Hospital financial performance improved in April, but margins are still thin as hospital revenue recovers from COVID-19, a report from Kaufman Hall shows.
Hospital revenue, volumes, and margins increased in April 2021 both year-to-date and year-over-year, but have a long way to go in terms of COVID-19 recovery, according to a report by health care consulting firm Kaufman Hall. Despite the increases, hospital financial performance is down compared to last month.
Kaufman Hall analyzed data from over 900 hospitals, with representation from both large hospitals and small critical access hospitals across the country.
Hospital operating margin rose 8.6 percentage points in April 2021 compared to January through April 2020. When factoring in the Coronavirus Aid, Relief, and Economic Security (CARES) Act funding, operating margin was up 6.9 percentage points. In comparison to April 2020, operating margin increased by 39.3 percentage points without CARES funding and 21.4 percentage points with CARES funding factored in.
“We have to keep the April results in appropriate context,” explained Erik Swanson, senior vice president of Data and Analytics at Kaufman Hall, in a recent press release.
“March and April 2020 were absolutely unprecedented months for our nation’s hospitals and health systems, as they focused their attention on treating patients impacted by the first wave of the pandemic. While we anticipate the data in the months ahead will show additional gains over low levels seen in early 2020, overall margins remain low and fluctuations month-over-month convey continued uncertainties for hospitals, as they work to recover from a profoundly challenging pandemic.”
Hospital volumes decreased compared to March but increased for most metrics year-to-date and year-over-year. Visits to the emergency department fell seven percent but rose 57.2 percent year-over-year and 5.3 percent month-over month. Adjusted discharges and adjusted patient days both rose significantly year-to-date and year-over-year, but both dropped one percent month-over-month.
Meanwhile, operating room minutes increased 189.2 percent year-over-year. Researchers attribute this jump to an uptick in outpatient procedures since the services severely decreased at the onset of COVID-19 in April 2020.
Hospital revenues followed, with gross operating revenue up year-to-date and year-over-year, but were down 2.5 percent from March. Both inpatient and outpatient revenue increased but fell slightly compared to last month.
Hospitals are still feeling the financial strain of the pandemic, even with CARES Act funds. Overall, expenses continue to rise compared to 2020. Total expenses were up 6.6 percent year-to-date and 13.1 percent year-over-year. Despite this, spending in April was down by about three percent compared to March.
“U.S. hospitals and health systems likely will see continued margin, volume, and revenue gains in the coming months compared to dramatic losses seen in the early months of COVID-19. Fluctuations [month-over-month], however, illustrate the continued uncertainties perpetuated by the pandemic,” the report stated.
“Numerous factors will influence the pace of recovery, including the trajectory of vaccination efforts and the continued spread of COVID-19 variants.
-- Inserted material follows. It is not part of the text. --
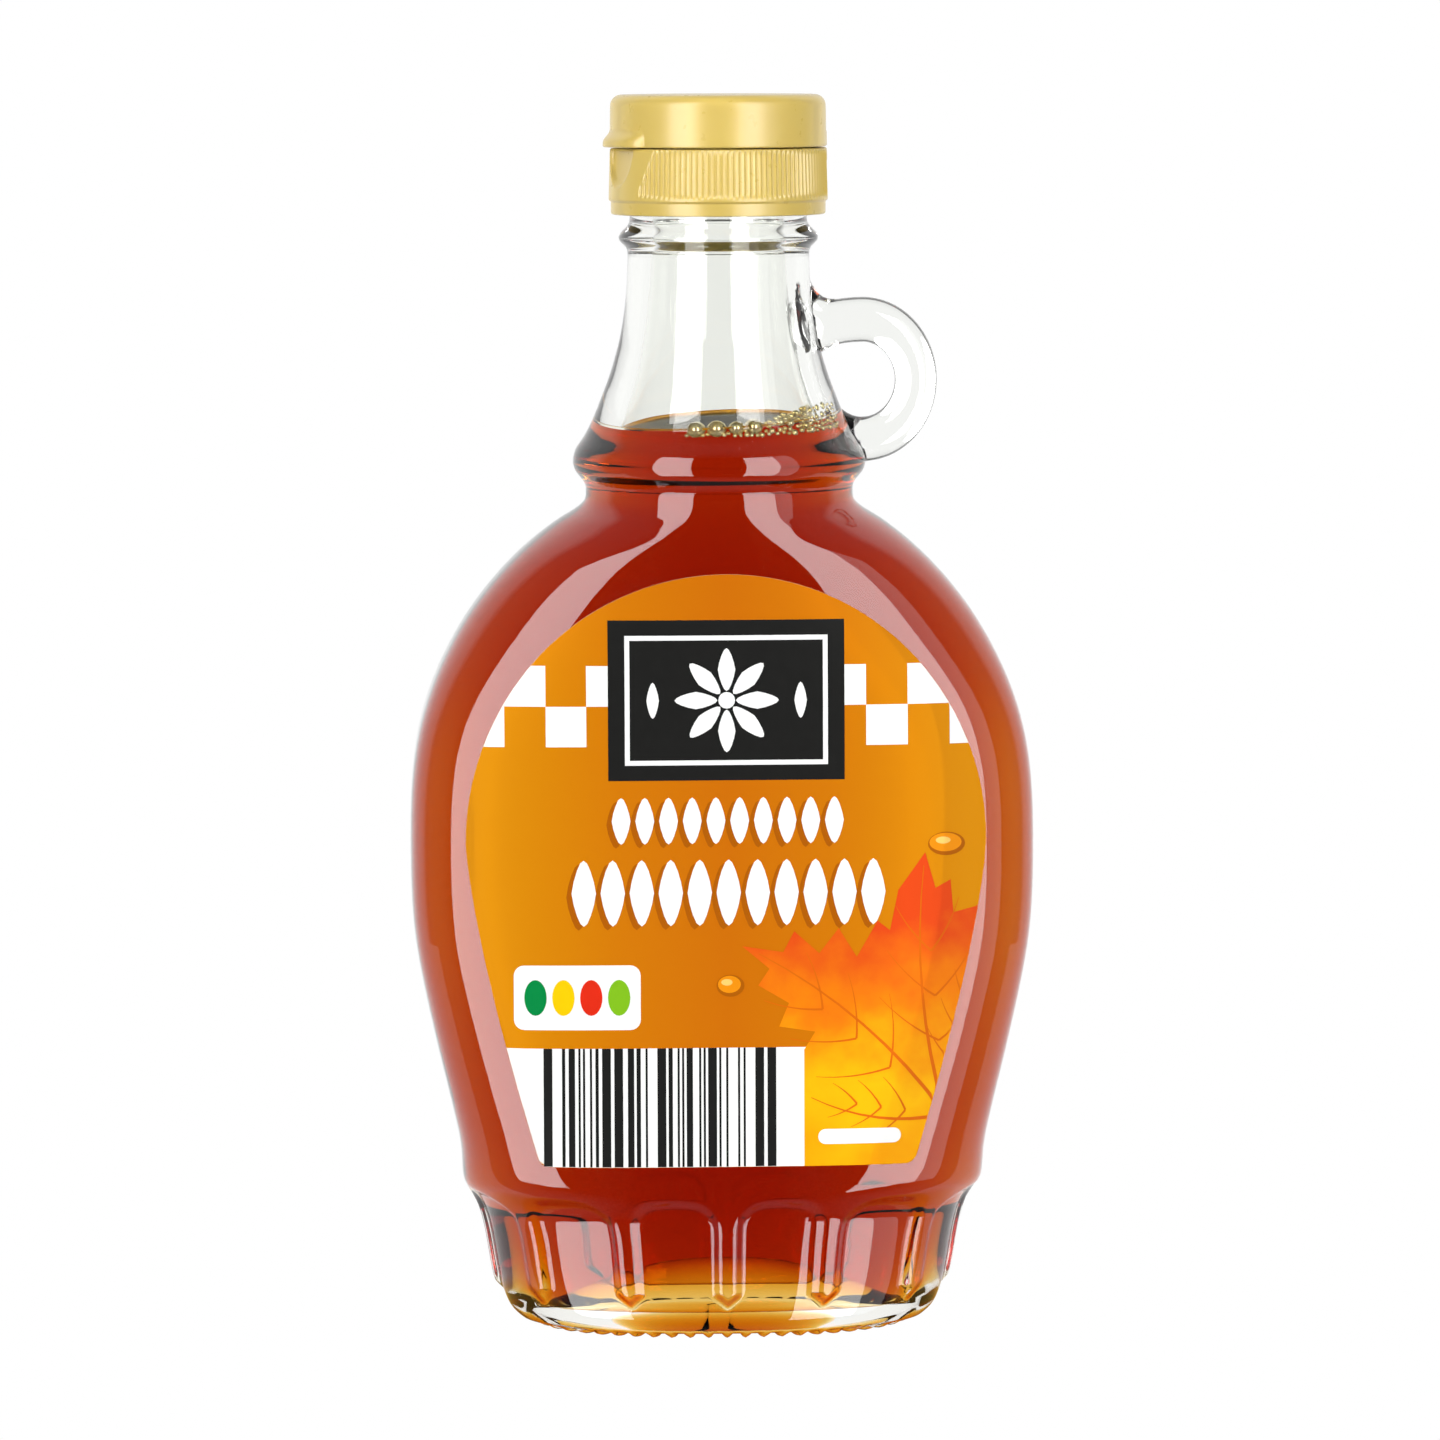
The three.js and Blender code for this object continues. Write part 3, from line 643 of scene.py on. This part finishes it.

Healthcare leaders must remain vigilant in efforts to monitor and improve performance as they move forward through this second year of an ongoing pandemic—the end of which remains yet to be determined.”
Researchers noted that margins are still quite thin and that despite the increases in revenue, volume, and margin, hospitals are not in the clear yet.
Lawmakers recently urged HHS to reconsider the June 30th deadline for spending unused funds from the Provider Relief Fund, under the CARES Act. In addition, safety-net hospitals around the country are facing profitability issues and potential closures, despite the HHS allocating $10 billion from the Provider Relief Fund to safety-net hospitals.
The report indicates that hospital financial performance improvements after COVID-19 will be a challenge for the foreseeable future.